En su ópera prima como director de ficción, Rich Peppiatt opta por alejarse del molde tradicional del biopic musical. En lugar de seguir una línea narrativa centrada en la superación personal o en el ascenso heroico de sus protagonistas, decide explorar el universo del grupo de rap norirlandés Kneecap desde una perspectiva mucho más libre, irreverente y autorreflexiva. Para ello, recurre a un recurso poco habitual: convoca a los propios integrantes de la banda —Naoise Ó Cairealláin, Liam Óg Ó Hannaidh y JJ Ó Dochartaigh— para que se interpreten a sí mismos dentro de una ficción que entrelaza hechos reales con secuencias intervenidas por la lógica del videoclip, la sátira política y una estética visual deliberadamente desbordada, cercana al delirio audiovisual.
Kneecap: Música y libertad (Kneecap, 2024) se construye entonces como una obra que dialoga en varios niveles simultáneos. Por un lado, se propone narrar la historia personal del grupo, sus orígenes y el modo en que su música emerge como canal de expresión y rebeldía. Por otro, sitúa esa historia en un marco sociopolítico mucho más amplio: una Irlanda del Norte aún atravesada por las heridas abiertas del conflicto conocido como The Troubles. Finalmente, el film se interroga sobre la construcción de una estética musical que tensiona lo local y lo global, articulando identidades desde un lugar fronterizo donde el idioma, el sonido y la imagen se vuelven territorios de disputa.
En lugar de buscar la empatía o el consenso del espectador, Peppiatt se posiciona en un terreno incómodo, provocador, y elige sostenerse en la contradicción como principio narrativo. No hay intención de explicar Irlanda del Norte de forma pedagógica ni de suavizar sus tensiones internas: la complejidad del territorio se expresa en las fricciones entre la militancia lingüística, la criminalidad urbana, la memoria de la guerra y la necesidad de reconocimiento público, tanto desde el arte como desde la política.
En este marco, Kneecap: Música y libertad no se limita a esquivar las convenciones del relato biográfico, sino que además las pone en evidencia e ironiza sobre ellas. Lejos de presentar a sus protagonistas como figuras ejemplares o íconos redimidos, los expone en su contradicción, mostrando sus errores, excesos, decisiones dudosas y una actitud desafiante frente a cualquier forma de autoridad. Las secuencias animadas, las rupturas de la cuarta pared, el montaje fragmentado y las texturas visuales cercanas al videoarte evocan referencias estilísticas —como Trainspotting de Danny Boyle (1996)—, aunque aquí aparecen reconfiguradas en función de una disputa cultural concreta: la defensa y revitalización del idioma irlandés.

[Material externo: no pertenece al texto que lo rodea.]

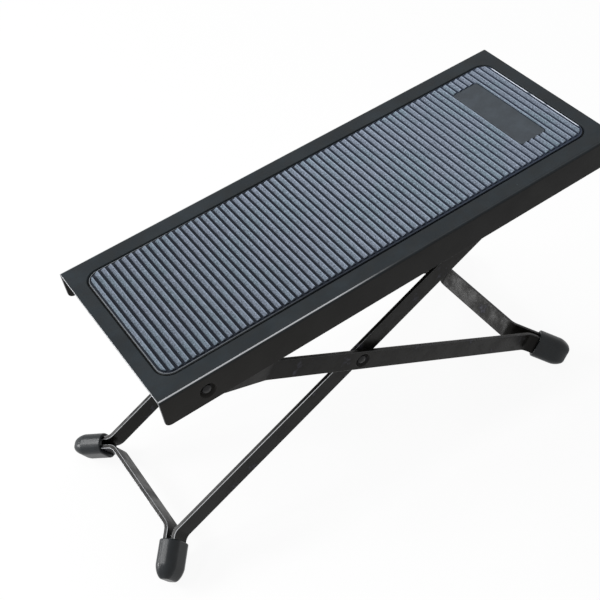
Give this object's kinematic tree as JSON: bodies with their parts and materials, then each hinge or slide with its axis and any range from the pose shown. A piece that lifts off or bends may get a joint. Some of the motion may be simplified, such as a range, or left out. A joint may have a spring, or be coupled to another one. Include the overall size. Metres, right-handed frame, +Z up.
{
  "type": "guitar footrest",
  "caption": "Folding guitar footrest: steel platform with a ribbed rubber mat on crossed strap frames with rubber foot caps, adjustable in height.",
  "frame": {"origin": "on the floor, under the middle of the footrest's box", "axes": "+X along the platform towards its raised end, +Y across it away from the picture's camera, +Z up"},
  "size_m": [0.3214, 0.1328, 0.1763],
  "materials": {
    "platform_paint": "satin black powder paint",
    "mat_rubber": "moulded grey rubber with a fine grain",
    "leg_paint": "semi-gloss black paint",
    "rivet_steel": "blackened steel",
    "washer_steel": "zinc plated",
    "cap_rubber": "moulded dark grey rubber, slightly shiny"
  },
  "bodies": {
    "platform": {"platform": "platform_paint", "rubber_mat": "mat_rubber", "rack_rail_near": "platform_paint", "rack_rail_far": "platform_paint", "platform_rivet_near": "rivet_steel", "platform_rivet_far": "rivet_steel", "platform_rivet_near_washer": "washer_steel", "platform_rivet_far_washer": "washer_steel"},
    "outer_leg": {"outer_leg_frame": "leg_paint", "foot_cap_right_near": "cap_rubber", "foot_cap_right_far": "cap_rubber", "scissor_rivet_near": "rivet_steel", "scissor_rivet_far": "rivet_steel", "scissor_rivet_near_washer": "washer_steel", "scissor_rivet_far_washer": "washer_steel"},
    "inner_leg": {"inner_leg_frame": "leg_paint", "height_rod": "leg_paint", "foot_cap_left_near": "cap_rubber", "foot_cap_left_far": "cap_rubber"}
  },
  "joints": [
    {"name": "platform_pivot", "type": "hinge", "parent": "platform", "child": "outer_leg", "pos_m": [-0.11282, 0, 0.14141], "axis": [0, -1, 0], "range_deg": [-11.1, 28.2]},
    {"name": "scissor_pivot", "type": "hinge", "parent": "outer_leg", "child": "inner_leg", "pos_m": [-0.0112, 0, 0.08804], "axis": [0, -1, 0], "range_deg": [-49.59, 19.58]}
  ],
  "couplings": [
    {"joint": "scissor_pivot", "follows": "platform_pivot", "ratio": -1.755}
  ]
}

A esa dimensión política, que atraviesa todo el relato, se suma una capa casi antropológica, en la que la música funciona como archivo vivo de una identidad en disputa. Desde nuevas formas de trap y hip-hop, la película ensaya una reapropiación que evita caer en el exotismo o la folklorización. En ese gesto, la marginalidad ya no es leída como una marca de exclusión, sino como una herramienta narrativa que desarma clichés y amplía los bordes de lo representable.
Las letras de Kneecap no están pensadas para tranquilizar ni para educar, sino para incomodar, tensionar y abrir grietas. Hablan de drogas, de violencia, de tráfico, de conflictos barriales y territoriales, pero lo hacen desde una lengua que históricamente fue desplazada y que, en este contexto, encuentra un nuevo espacio de circulación a través del beat. Ese desplazamiento convierte a la música en un gesto de resistencia que desborda el plano estético para inscribirse en el político. En este sentido, la película no busca explicar un fenómeno cultural, sino amplificar su potencia. Y lo hace no solo como retrato de una banda, sino como documento de una lucha que, aunque localizada, resuena con fuerza en los movimientos globales de reapropiación cultural y lingüística.